**What the task asks:** Consider the listing below. Extract exactly the lines from the line containing "function piece(name, geometry, look)" to the line containing "shown = obj.evaluated_get(depsgraph)", both included.
______________________________
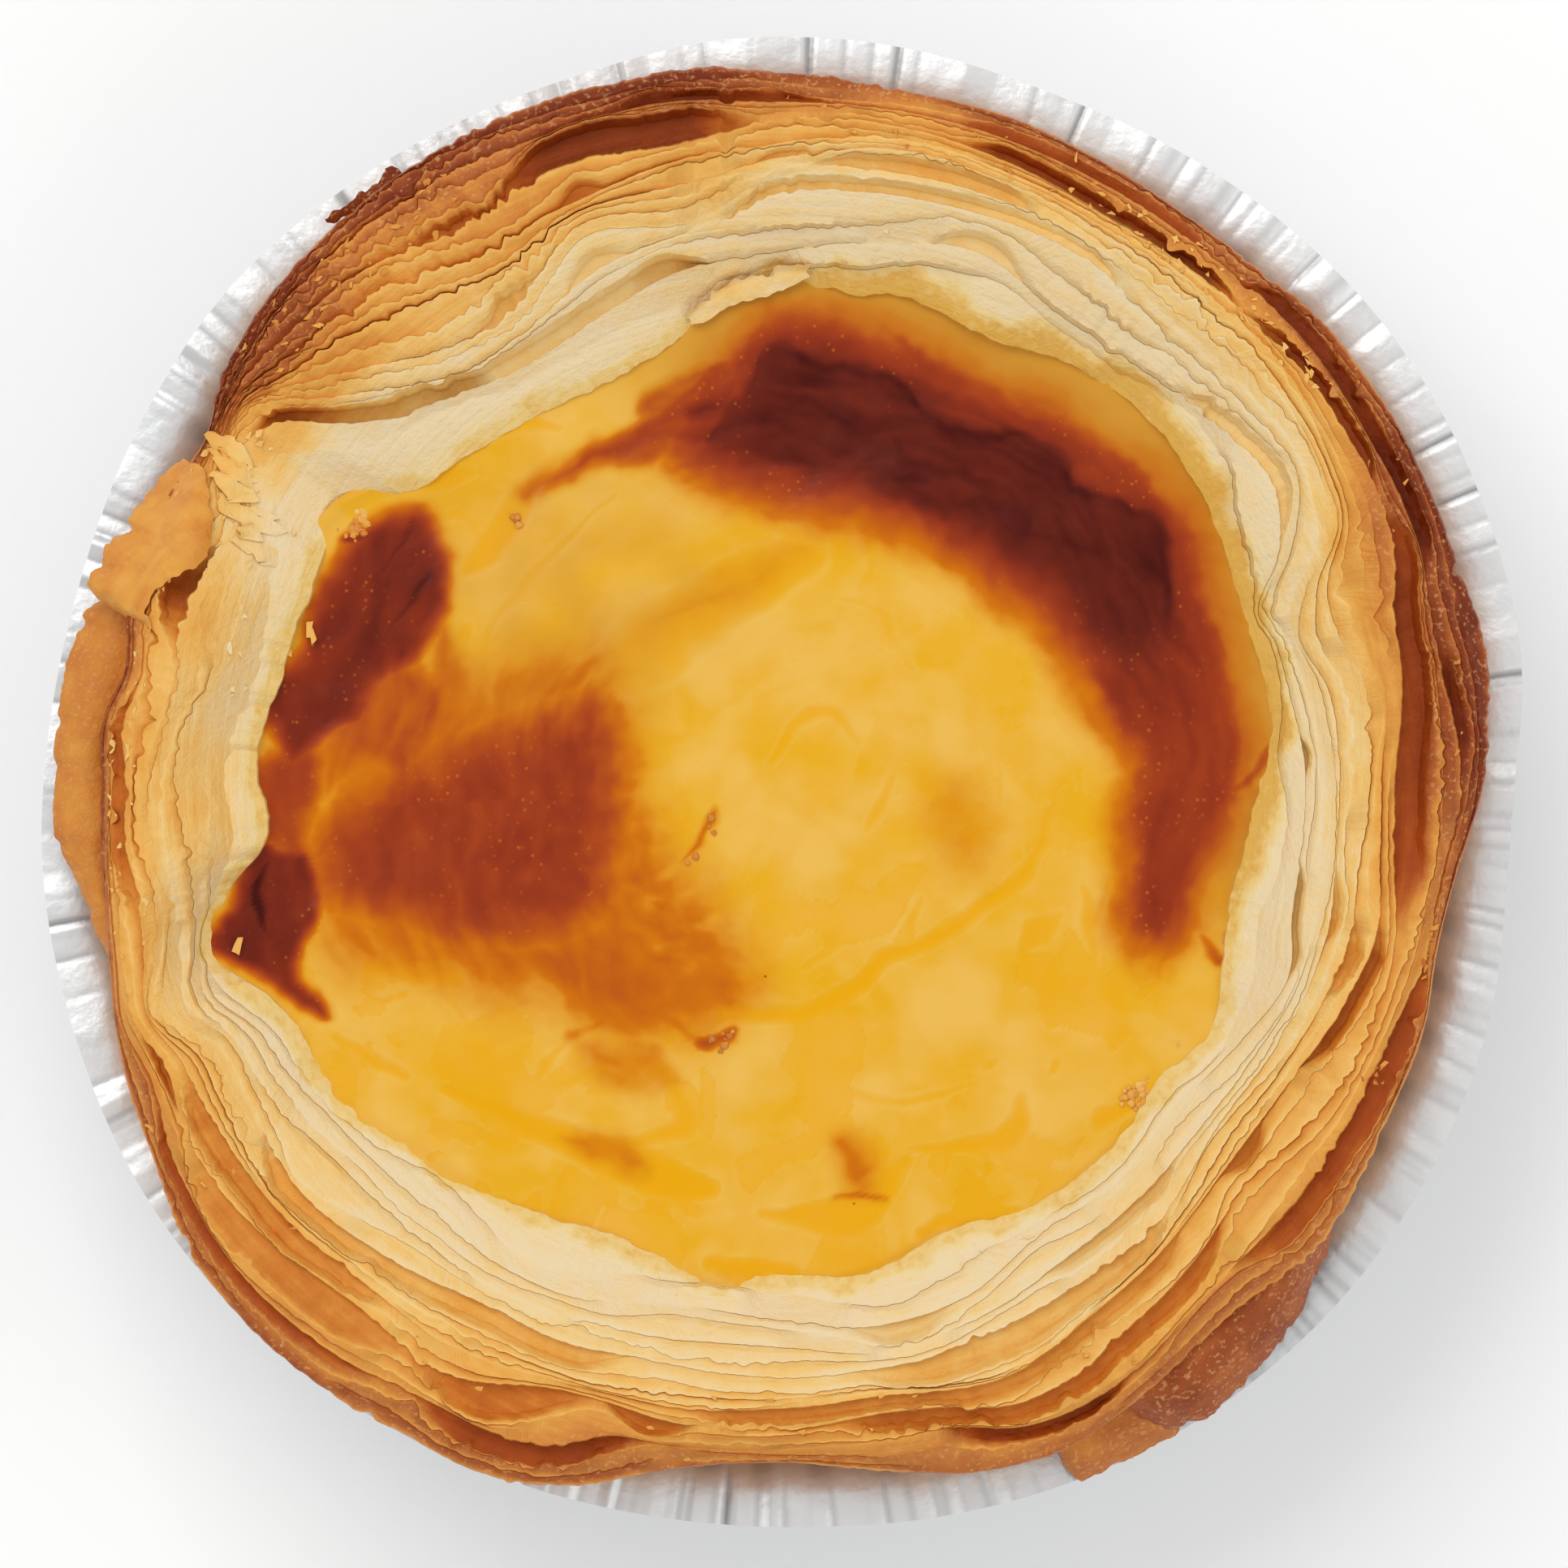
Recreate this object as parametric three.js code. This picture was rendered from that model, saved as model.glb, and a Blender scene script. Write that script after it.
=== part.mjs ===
// A Portuguese custard tart in its foil case: a crimped foil cup, a laminated puff-pastry shell whose rim is a
// stack of torn, standing layers, and the custard that fills the shell. Millimetres, +Z up. The origin is the
// centre of the foil's rim, dropped to the plane that the case stands on. Angles turn anticlockwise from +X.
import * as THREE from "three";

// Driving dimensions.
const FOIL = {
  height: 19,
  baseRadius: 26,
  cornerHeight: 1.6,
  cornerInset: 1.5,
  brimStart: 17.9,
  brimWidth: 3.9,
  wall: 0.4,
  pleatDepth: 0.34,
  rimPleat: 0.07, // what is left of the pleats at the brim's free edge
  pleatUneven: 0.4,
};
const SHELL = {
  floorUnder: 0.75,
  baseInset: 1.2,
  floorTop: 3.6,
  cavityFloorRadius: 20,
  rimStart: 21.9,
  crest: 27.6,
  outerEdge: 23.6,
  edgeRound: 0.6,
  bulgeDepth: 1.4,
  undercut: 0.5,
  edgeWaver: 0.5, // how far the outer edge rises and falls
  crestWaver: 0.1, // how far the layers' heights vary, as a share of their height
  endWaver: 0.02, // how far the layers' ends wander, as a share of the rim's width
};
const CUSTARD = { edge: 21.6, dome: 0.8, swell: 0.25, ringShares: [1, 0.9, 0.65, 0.35] };
const GAP = 0.35; // clearance between touching pieces
// Heights of the rings of points: close together round the foil's foot, then up the wall to the brim.
const FOIL_HEIGHTS = [0, 0.5, FOIL.cornerHeight, 7, 13, FOIL.brimStart, FOIL.height];
const SHELL_HEIGHTS = [SHELL.floorUnder, 2.2, 7, 12, FOIL.brimStart];
const SIDES = { foil: 144, pastry: 84 }; // the shell and the custard share their angles, so that they nest

// Radii in plan as [degrees, millimetres] stations: the foil's free edge, the pastry's outline, the custard's edge.
const FOIL_RIM = [
  [0, 39.6], [20, 40.5], [40, 40.6], [65, 40.0], [90, 40.2], [120, 39.8], [140, 40.0], [165, 39.6],
  [185, 40.0], [212, 40.8], [232, 40.8], [265, 40.2], [300, 40.9], [318, 40.9], [340, 40.2], [352, 39.4],
];
const OUTLINE = [
  [0, 37.4], [10, 38.1], [40, 37.9], [56, 37.1], [80, 37.6], [97, 38.5], [118, 38.6], [138, 37.7], [149, 36.0],
  [158, 37.6], [170, 39.2], [184, 39.2], [194, 37.5], [206, 38.7], [220, 40.5], [240, 40.3], [252, 39.4],
  [268, 36.5], [282, 37.6], [292, 39.6], [302, 40.6], [312, 40.0], [321, 37.9], [345, 36.2],
];
const CUSTARD_EDGE = [
  [0, 26.2], [10, 26.9], [30, 27.8], [60, 27.6], [78, 27.7], [98, 26.4], [112, 24.2], [130, 24.7], [148, 28.1],
  [172, 28.7], [186, 29.0], [196, 31.8], [205, 30.0], [225, 28.2], [250, 26.7], [275, 27.1], [290, 26.3],
  [320, 26.7], [332, 27.0], [344, 25.4],
];

// The rim's layers, from the custard out: where each layer ends across the rim's width, and its height as a share
// of the way from the rim's start to its crest.
const LAYERS = [
  { end: 0.16, height: 0.36 },
  { end: 0.33, height: 0.66 },
  { end: 0.5, height: 0.9 },
  { end: 0.67, height: 1.0 },
  { end: 0.84, height: 0.86 },
];
// The crevice outside each layer: its half-width as a share of the rim's width, its depth in millimetres, and how
// much higher, as a share of the rise, the next layer starts on its far side.
const CREVICE = { halfWidth: 0.035, depth: 1.1, step: 0.03 };
// Where the layers are pinched together the rim is low and narrow.
const PINCH = { angle: 149, halfWidth: 15, drop: 3.2, outerDrop: 1.6 };

const radians = THREE.MathUtils.degToRad;

// A smooth closed curve through [degrees, value] stations, as a function of the angle in degrees.
function around(stations) {
  const count = stations.length;
  const station = (i) => {
    const turns = Math.floor(i / count);
    const [angle, value] = stations[i - turns * count];
    return [angle + 360 * turns, value];
  };
  const slope = (i) => {
    const [a0, v0] = station(i - 1);
    const [a1, v1] = station(i + 1);
    return (v1 - v0) / (a1 - a0);
  };
  return (degrees) => {
    const angle = THREE.MathUtils.euclideanModulo(degrees - stations[0][0], 360) + stations[0][0];
    let i = 0;
    while (station(i + 1)[0] <= angle) i++;
    const [a0, v0] = station(i);
    const [a1, v1] = station(i + 1);
    const span = a1 - a0;
    const t = (angle - a0) / span;
    const rest = 1 - t;
    return (
      v0 * rest * rest * (1 + 2 * t) +
      v1 * t * t * (3 - 2 * t) +
      span * t * rest * (slope(i) * rest - slope(i + 1) * t)
    );
  };
}

const foilRim = around(FOIL_RIM);
const outline = around(OUTLINE);
const custardEdge = around(CUSTARD_EDGE);

// 1 at the pinch, falling smoothly to 0 on either side.
function pinch(degrees) {
  const away = Math.abs(THREE.MathUtils.euclideanModulo(degrees - PINCH.angle + 180, 360) - 180);
  return 1 - THREE.MathUtils.smoothstep(away, 0, PINCH.halfWidth);
}

// A gentle unevenness, within about -1 to 1.
function waver(degrees, phase) {
  const a = radians(degrees);
  return 0.5 * Math.sin(3 * a + phase) + 0.3 * Math.sin(7 * a + 2.3 * phase) + 0.2 * Math.sin(11 * a - phase);
}

// The foil's outer radius before pleating: a rounded foot, a straight flared wall, and a brim that lies nearly flat.
function foilFlare(degrees, z) {
  const neck = foilRim(degrees) - FOIL.brimWidth;
  if (z > FOIL.brimStart) {
    return THREE.MathUtils.mapLinear(z, FOIL.brimStart, FOIL.height, neck, foilRim(degrees));
  }
  const foot = FOIL.cornerInset * Math.max(0, 1 - z / FOIL.cornerHeight) ** 2;
  return THREE.MathUtils.lerp(FOIL.baseRadius, neck, z / FOIL.brimStart) - foot;
}

// Alternate pleats stand in and out of the wall, deeper towards the neck and uneven round it. The brim is flattened,
// and nearly smooth at its free edge.
function pleat(side, z) {
  const sign = side % 2 ? 1 : -1;
  const depth = z > FOIL.brimStart ? FOIL.rimPleat : FOIL.pleatDepth;
  const uneven = 1 - FOIL.pleatUneven * (1 - waver(side * 5, 1.7));
  return sign * depth * uneven * THREE.MathUtils.smoothstep(z, 0, FOIL.brimStart);
}

// The largest radius that keeps clear of the pleated foil wall at height z.
function insideFoil(degrees, z) {
  return foilFlare(degrees, z) - FOIL.wall - FOIL.pleatDepth - GAP;
}

// The distance between two points of a flat list of coordinates.
function apart(points, one, other) {
  const [p, q] = [one, other].map((i) => new THREE.Vector3().fromArray(points, 3 * i));
  return p.distanceTo(q);
}

// A closed solid from its profile: rings from the axis under it, up its outside and back to the axis on top.
// Each ring is a function of (degrees, side) giving [radius, height].
function ringSolid(sides, underHeight, rings, topHeight) {
  const points = [];
  const faces = [];
  for (const ring of rings) {
    for (let side = 0; side < sides; side++) {
      const degrees = (360 * side) / sides;
      const [radius, z] = ring(degrees, side);
      const a = radians(degrees);
      points.push(radius * Math.cos(a), radius * Math.sin(a), z);
    }
  }
  const under = rings.length * sides;
  const top = under + 1;
  points.push(0, 0, underHeight, 0, 0, topHeight);
  const last = (rings.length - 1) * sides;
  for (let side = 0; side < sides; side++) {
    const next = (side + 1) % sides;
    faces.push(under, next, side);
    faces.push(last + side, last + next, top);
    for (let low = 0; low < last; low += sides) {
      const high = low + sides;
      const [a, b, c, d] = [low + side, low + next, high + next, high + side];
      // The shorter diagonal, so that two walls that nest are faceted alike.
      if (apart(points, a, c) < apart(points, b, d)) faces.push(a, b, c, a, c, d);
      else faces.push(a, b, d, b, c, d);
    }
  }
  const geometry = new THREE.BufferGeometry();
  geometry.setAttribute("position", new THREE.Float32BufferAttribute(points, 3));
  geometry.setIndex(faces);
  return geometry;
}

// Up the outside, over the cut edge, and down the inside, which is moved in along the wall and up off the brim.
function foilCase() {
  const { wall, brimStart, height } = FOIL;
  const outside = FOIL_HEIGHTS.map((z) => (degrees, side) => [foilFlare(degrees, z) + pleat(side, z), z]);
  const edge = (degrees, side) => [foilFlare(degrees, height) + pleat(side, height), height + wall];
  const upTheWall = FOIL_HEIGHTS.filter((z) => z >= FOIL.cornerHeight && z < height);
  const inside = upTheWall.reverse().map((z) => (degrees, side) => [
    foilFlare(degrees, z) + pleat(side, z) - wall,
    z === brimStart ? z + wall : z,
  ]);
  const floor = (degrees, side) => [foilFlare(degrees, wall) + pleat(side, 0) - wall, wall];
  return ringSolid(SIDES.foil, 0, [...outside, edge, ...inside, floor], wall);
}

// The point at a share of the rim's width from the custard's edge to the outline, at a given height.
function across(degrees, share, z) {
  return [THREE.MathUtils.lerp(custardEdge(degrees), outline(degrees), share), z];
}

// Height of the rim's layers at an angle: full height all round, low at the pinch.
function rimHeight(degrees, share) {
  const full = SHELL.crest - SHELL.rimStart - PINCH.drop * pinch(degrees);
  return SHELL.rimStart + share * full * (1 + SHELL.crestWaver * waver(degrees, 0.6 + share));
}

// Each layer rises to its torn end, and a crevice parts it from the next one out.
function layerRings() {
  const rings = [(degrees) => across(degrees, 0, SHELL.rimStart)];
  for (const { end, height } of LAYERS) {
    const shift = (degrees) => end + SHELL.endWaver * waver(degrees, 9 * end);
    rings.push((degrees) => across(degrees, shift(degrees), rimHeight(degrees, height)));
    rings.push((degrees) =>
      across(degrees, shift(degrees) + CREVICE.halfWidth, rimHeight(degrees, height) - CREVICE.depth),
    );
    rings.push((degrees) =>
      across(degrees, shift(degrees) + 2 * CREVICE.halfWidth, rimHeight(degrees, height + CREVICE.step)),
    );
  }
  return rings.reverse();
}

// The shell's outer wall fills the foil up to the brim, passes over the brim, and bulges to the outline above it.
function wallRings() {
  const rings = SHELL_HEIGHTS.map((z) => (degrees) => {
    const inset = z === SHELL.floorUnder ? SHELL.baseInset : 0;
    return [insideFoil(degrees, z) - inset, z];
  });
  const overBrim = FOIL.height + FOIL.wall + GAP;
  const edge = (degrees) =>
    SHELL.outerEdge - PINCH.outerDrop * pinch(degrees) + SHELL.edgeWaver * waver(degrees, 2);
  rings.push((degrees) => [insideFoil(degrees, FOIL.brimStart), overBrim]);
  rings.push((degrees) => [outline(degrees) - SHELL.undercut, overBrim + SHELL.undercut]);
  rings.push((degrees) => [outline(degrees), edge(degrees) - SHELL.bulgeDepth]);
  rings.push((degrees) => [outline(degrees), edge(degrees) + SHELL.edgeRound]);
  return rings;
}

function pastryShell() {
  const cavity = [(degrees) => [SHELL.cavityFloorRadius, SHELL.floorTop]];
  return ringSolid(
    SIDES.pastry,
    SHELL.floorUnder,
    [...wallRings(), ...layerRings(), ...cavity],
    SHELL.floorTop,
  );
}

// The custard fills the cavity up to the pastry's lip and rises a little towards its middle.
function custardFilling() {
  const bottom = SHELL.floorTop + GAP;
  const surface = CUSTARD.ringShares.map((share) => (degrees) => [
    share * (custardEdge(degrees) - GAP),
    CUSTARD.edge + CUSTARD.dome * (1 - share ** 2) + CUSTARD.swell * (1 - share) * share * waver(degrees, 3),
  ]);
  const foot = () => [SHELL.cavityFloorRadius - GAP, bottom];
  return ringSolid(SIDES.pastry, bottom, [foot, ...surface], CUSTARD.edge + CUSTARD.dome);
}

function piece(name, geometry, look) {
  const mesh = new THREE.Mesh(geometry, new THREE.MeshStandardMaterial(look));
  mesh.name = name;
  return mesh;
}

const tart = new THREE.Group();
tart.add(
  piece("foil_case", foilCase(), { color: 0xd9d9d6, roughness: 0.35, metalness: 0.9 }),
  piece("pastry_shell", pastryShell(), { color: 0xe0a860, roughness: 0.75, metalness: 0 }),
  piece("custard", custardFilling(), { color: 0xebb344, roughness: 0.25, metalness: 0 }),
);

export default tart;
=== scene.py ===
"""The looks of a Portuguese custard tart in its foil case.

Lengths are in millimetres, as in the CAD model, until build_mesh turns them into metres. Angles are in
degrees, anticlockwise from +X. The pastry's rim is a nest of thin torn sheets. Each one is a closed ring
whose inner face rises from the gap behind the sheet before it to its own free edge.
"""

import math

import bmesh
import bpy
import numpy as np
from mathutils import Euler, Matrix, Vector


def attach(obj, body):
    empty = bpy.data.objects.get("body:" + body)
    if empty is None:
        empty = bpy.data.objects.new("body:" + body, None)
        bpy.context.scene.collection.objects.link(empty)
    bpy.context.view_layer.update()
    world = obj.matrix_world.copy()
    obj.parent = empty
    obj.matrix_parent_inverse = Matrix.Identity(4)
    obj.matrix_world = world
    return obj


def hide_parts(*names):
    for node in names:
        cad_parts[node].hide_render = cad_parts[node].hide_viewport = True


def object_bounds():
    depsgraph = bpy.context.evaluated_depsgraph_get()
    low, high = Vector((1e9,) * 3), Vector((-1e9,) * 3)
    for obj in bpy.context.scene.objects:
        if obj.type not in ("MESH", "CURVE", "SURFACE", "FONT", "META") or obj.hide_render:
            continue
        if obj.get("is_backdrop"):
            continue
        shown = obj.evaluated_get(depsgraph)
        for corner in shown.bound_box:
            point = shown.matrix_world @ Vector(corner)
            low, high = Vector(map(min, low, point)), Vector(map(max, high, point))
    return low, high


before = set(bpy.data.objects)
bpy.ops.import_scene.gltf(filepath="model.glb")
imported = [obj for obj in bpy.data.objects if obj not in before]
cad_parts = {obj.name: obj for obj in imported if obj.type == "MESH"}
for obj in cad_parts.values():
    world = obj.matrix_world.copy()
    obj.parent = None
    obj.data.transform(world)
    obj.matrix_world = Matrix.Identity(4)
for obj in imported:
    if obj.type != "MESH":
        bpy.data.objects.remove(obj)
cad_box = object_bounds()

MM = 0.001

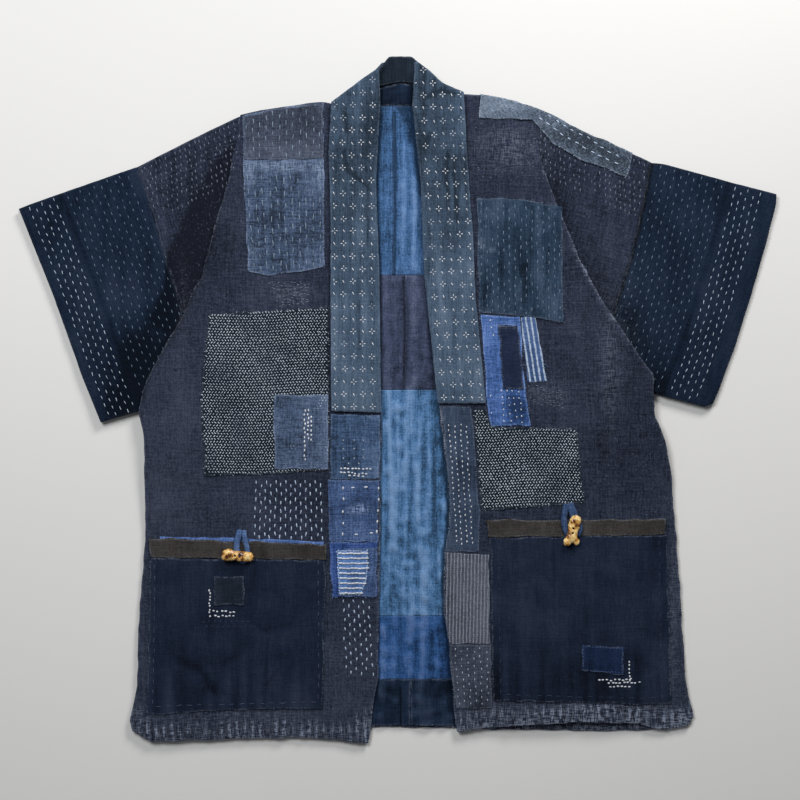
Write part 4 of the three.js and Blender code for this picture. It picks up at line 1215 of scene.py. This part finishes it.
def cloth_material(node):
    slot = SLOT_OF[node]
    settings = {**OWN.get(slot, {}), **OWN.get(node, {})}
    base = BASE_OF.get(node, BASE_OF[slot])
    seed = float(CLOTH_NODES.index(node)) * 1.7
    return cotton(f"{node}_cotton", base, LOOKS[slot], seed=seed, **settings)


# ---- making cloth -----------------------------------------------------------------------------------
DRAFT = 1.0
RIM_RINGS = (0.45, 1.2)  # where the extra rings of points lie inside a rim


def mesh_object(name, points, faces, material, sharp=None):
    mesh = bpy.data.meshes.new(name)
    mesh.from_pydata(np.asarray(points).tolist(), [], faces)
    mesh.materials.append(material)
    mesh.polygons.foreach_set("use_smooth", [True] * len(mesh.polygons))
    mesh.update()
    if sharp:
        mesh.set_sharp_from_angle(angle=sharp)
    made = bpy.data.objects.new(name, mesh)
    bpy.context.scene.collection.objects.link(made)
    return made


def attribute(made, name, values):
    layer = made.data.attributes.new(name, "FLOAT", "POINT")
    layer.data.foreach_set("value", np.asarray(values, np.float32))


def hex_points(ring, spacing, rng):
    """Slightly shaken points of a hexagonal grid inside a ring."""
    low, high = ring.min(0), ring.max(0)
    rise = spacing * math.sqrt(3) / 2
    j, i = np.mgrid[0 : int((high[1] - low[1]) / rise) + 1, 0 : int((high[0] - low[0]) / spacing) + 2]
    x = (low[0] + (i + 0.5 * (j % 2)) * spacing).ravel()
    y = (low[1] + j * rise).ravel()
    x = x + rng.uniform(-0.12, 0.12, len(x)) * spacing
    y = y + rng.uniform(-0.12, 0.12, len(y)) * spacing
    within = inside(ring, x, y)
    return np.column_stack([x[within], y[within]])


def plane_mesh(outline, spacing, wobble, seed, finer=None):
    """Triangles that fill an outline, finer at the rim: x, y, distance to the rim, faces, rim edges.

    finer, where given, is a raster above zero where the triangles are half the size."""
    rng = np.random.default_rng(seed)
    ring = even_outline(outline, min(spacing, 3.0 * DRAFT))
    count = len(ring)
    wave = rng.standard_normal(count)
    for _ in range(4):
        wave = (np.roll(wave, 1) + wave + np.roll(wave, -1)) / 3
    wave = wave / max(wave.std(), 1e-6) * wobble
    normal = unit_normals(np.roll(ring, -1, axis=0) - np.roll(ring, 1, axis=0))
    ring = ring + normal * wave[:, None]
    dense = even_outline(ring, 1.0, smooth=0)
    tree = KDTree(len(dense))
    for i, (x, y) in enumerate(dense):
        tree.insert((x, y, 0), i)
    tree.balance()

    def to_rim(points):
        return np.array([tree.find((x, y, 0))[2] for x, y in points])

    places = [ring]
    for inset in RIM_RINGS:
        moved = ring + normal * inset
        good = (to_rim(moved) > 0.8 * inset) & inside(ring, moved[:, 0], moved[:, 1])
        places.append(moved[good])
    for scale in (1.0,) if finer is None else (1.0, 0.5):
        hexes = hex_points(ring, spacing * scale, rng)
        if finer is not None:
            hexes = hexes[(sample(finer, hexes[:, 0], hexes[:, 1]) > 0.05) == (scale < 1)]
        places.append(hexes[to_rim(hexes) > RIM_RINGS[-1] + 0.45 * spacing * scale])
    points = np.concatenate(places)
    found = delaunay_2d_cdt([Vector(p) for p in points.tolist()], [], [list(range(count))], 1, 1e-5)
    flat = np.array([tuple(v) for v in found[0]])
    faces = np.array(found[2])
    a, b, c = flat[faces[:, 0]], flat[faces[:, 1]], flat[faces[:, 2]]
    turn = (b[:, 0] - a[:, 0]) * (c[:, 1] - a[:, 1]) - (b[:, 1] - a[:, 1]) * (c[:, 0] - a[:, 0])
    faces[turn < 0] = faces[turn < 0][:, ::-1]
    faces = faces[np.abs(turn) > 1e-7]
    edges = np.concatenate([faces[:, [0, 1]], faces[:, [1, 2]], faces[:, [2, 0]]])
    both = {(p, q) for p, q in edges.tolist()}
    rim = np.array([(p, q) for p, q in edges.tolist() if (q, p) not in both])
    return flat[:, 0], flat[:, 1], to_rim(flat), faces, rim


RIM_SAG = 0.55  # of a sheet's thickness


def shell_parts(x, y, rim_distance, faces, rim, top, thickness, round_over):
    """The points and faces of a closed sheet of one thickness with rounded rims."""
    near = np.clip(1 - rim_distance / round_over, 0, 1)
    drop = RIM_SAG * thickness * (1 - np.sqrt(1 - near**2))
    upper = top(x, y)
    above, below = np.column_stack([x, y, upper - drop]), np.column_stack([x, y, upper - thickness])
    points = np.concatenate([above, below])
    n = len(x)
    walls = np.column_stack([rim[:, 0], rim[:, 0] + n, rim[:, 1] + n, rim[:, 1]])
    return points, faces.tolist() + (faces[:, ::-1] + n).tolist() + walls.tolist()


PIECES = {}
UNDER_SPACING = 8.0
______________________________
**The reply:**
function piece(name, geometry, look) {
  const mesh = new THREE.Mesh(geometry, new THREE.MeshStandardMaterial(look));
  mesh.name = name;
  return mesh;
}

const tart = new THREE.Group();
tart.add(
  piece("foil_case", foilCase(), { color: 0xd9d9d6, roughness: 0.35, metalness: 0.9 }),
  piece("pastry_shell", pastryShell(), { color: 0xe0a860, roughness: 0.75, metalness: 0 }),
  piece("custard", custardFilling(), { color: 0xebb344, roughness: 0.25, metalness: 0 }),
);

export default tart;
=== scene.py ===
"""The looks of a Portuguese custard tart in its foil case.

Lengths are in millimetres, as in the CAD model, until build_mesh turns them into metres. Angles are in
degrees, anticlockwise from +X. The pastry's rim is a nest of thin torn sheets. Each one is a closed ring
whose inner face rises from the gap behind the sheet before it to its own free edge.
"""

import math

import bmesh
import bpy
import numpy as np
from mathutils import Euler, Matrix, Vector


def attach(obj, body):
    empty = bpy.data.objects.get("body:" + body)
    if empty is None:
        empty = bpy.data.objects.new("body:" + body, None)
        bpy.context.scene.collection.objects.link(empty)
    bpy.context.view_layer.update()
    world = obj.matrix_world.copy()
    obj.parent = empty
    obj.matrix_parent_inverse = Matrix.Identity(4)
    obj.matrix_world = world
    return obj


def hide_parts(*names):
    for node in names:
        cad_parts[node].hide_render = cad_parts[node].hide_viewport = True


def object_bounds():
    depsgraph = bpy.context.evaluated_depsgraph_get()
    low, high = Vector((1e9,) * 3), Vector((-1e9,) * 3)
    for obj in bpy.context.scene.objects:
        if obj.type not in ("MESH", "CURVE", "SURFACE", "FONT", "META") or obj.hide_render:
            continue
        if obj.get("is_backdrop"):
            continue
        shown = obj.evaluated_get(depsgraph)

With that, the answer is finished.